Убеждение в существовании необходимых и вечных истин, постигаемых при посредстве разума, отразилось не только на форме изложения “Этики”. Существуют вечные истины, стоящие вне и выше нашего опыта. Они не представляют собой обобщенных впечатлений, производимых на наш ум внешними явлениями и возникающих при известных условиях. Они безусловны и выражают самую сущность вещей. Равенство суммы углов треугольника двум прямым – вечная истина не в том смысле, что пока находились, находятся и будут находиться люди, способные точно определять отношения между явлениями, они всегда будут наблюдать это равенство. Оно было истиной еще до Евклида, до появления людей. Это истина вечная, как сама природа, потому что она лежит в природе вещей. Идеи, правда, самые общие, то есть возникающие в человеческом уме при всех известных нам условиях, но во всяком случае представляющие продукт человеческого ума, таким образом были перенесены во внешний мир, получили объективное существование.
В тесной связи с такой объективацией идей находится странное положение Спинозы, что “следствие отличается от причины как раз в том, что оно получает от нее”. Так, например, человек по сущности совершенно сходен с другим человеком, отличается он от него по условиям существования. Но сущности своей он не получает от другого человека (она – вечная истина), получает он только существование, то есть то, чем он от него отличается.
Трудно сказать, к чему могло бы привести последовательное, строго логическое развитие этих положений. Может быть, оно привело бы к глубокомысленным и в то же время столь мало говорящим уму изречениям, которыми так богата позднейшая метафизика, вроде, например, “тождества бытия с небытием” и так далее. К счастью, у Спинозы мы встречаем корректив в форме постоянного обращения к опыту и наблюдению. Подобно науке XVII века, философия Спинозы даже в широчайших своих обобщениях связана бесчисленным множеством нитей с реальным миром. Не раз читатель “Этики” будет чувствовать себя стоящим на краю пропасти, и ему будет казаться, что единственный возможный исход – броситься в бездну праздного, глубокомысленного и туманного словоговорения. Но тотчас же ряд теорем, носящих опытный характер, выведет его на путь наблюдения и вдумчивого истолкования природы и покажет ему, что все время, рассуждая на самые отвлеченные темы, Спиноза не упускал из виду конкретной действительности. В частности, рядом с вышеупомянутым метафизическим положением об отношениях между причиной и следствием мы встречаем теорему: “Вещи, не имеющие ничего общего между собой, не могут быть причиной одна другой”, вполне соответствующую действительности. убеждению же в объективном существовании “сущностей” постоянно противодействует стремление Спинозы строго различать “рассудочные понятия” и действительные факты.

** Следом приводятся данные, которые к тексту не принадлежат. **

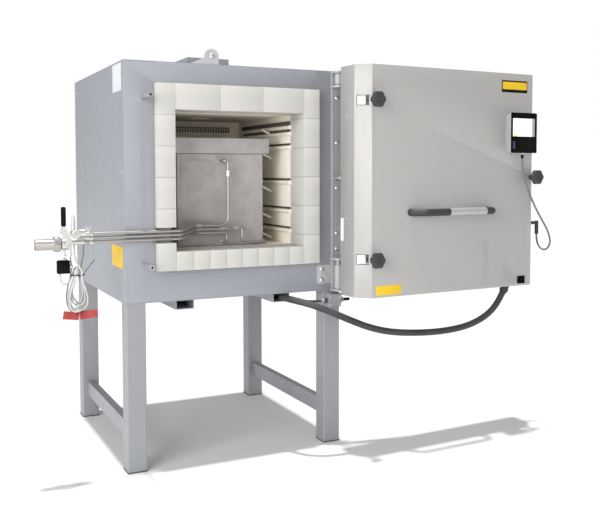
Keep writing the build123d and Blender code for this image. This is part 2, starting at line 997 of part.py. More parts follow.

Изложенным исчерпывается метафизический элемент философии Спинозы. В дальнейшем мы будем иметь дело с истинами опытного характера и гипотетическими положениями, выдерживающими прямо или косвенно опытную проверку: они или стоят в согласии с наблюдаемыми фактами, или, по крайней мере, им не противоречат, объединяя их в то же время в цельное миросозерцание. Не представляют исключения в этом отношении и те теоремы, на которые неожиданно для себя читатель наталкивается в пятой части “Этики”. Все они допускают точный перевод на язык современного научного миросозерцания, и перевод этот – на основании данных самим Спинозой определений – с успехом делали некоторые из современных комментаторов Спинозы. Тем не менее, ошибочно было бы видеть в них только то, что склонен в них видеть современный читатель. Уже самая торжественность выражений, в которые они облечены, и полумистический их язык показывают читателю, что сухой, рационалистический перевод не может во всей полноте передать мысли Спинозы. Приходится считаться со следами строго религиозного воспитания и с чувством, которым окрашена система. Истины, сплошь да рядом не связанные у нас с эмоциональным элементом, были несомненно связаны с ним у Спинозы, и этот элемент играл, вероятно, важную роль в личной жизни Спинозы, согревая его одинокую и грустную жизнь. Любовь к мировому порядку, – кажущаяся нам, умеющим любить только самих себя и в лучшем случае немногих близких людей, кажущаяся нам, ввиду чрезмерной общности ее объекта, фразой, искажающей к тому же сам смысл слова “любовь”, – не была у Спинозы ни фразой, ни искусственным приемом изложения. Искать аналогичных чувствований мы можем, правда, только в поэзии, и едва ли не наиболее полным, сознательным выражением той же любви к мировому порядку является поэзия родственного Спинозе по мировоззрению, предпринявшего даже перевод “Богословско-политического трактата” на английский язык Шелли.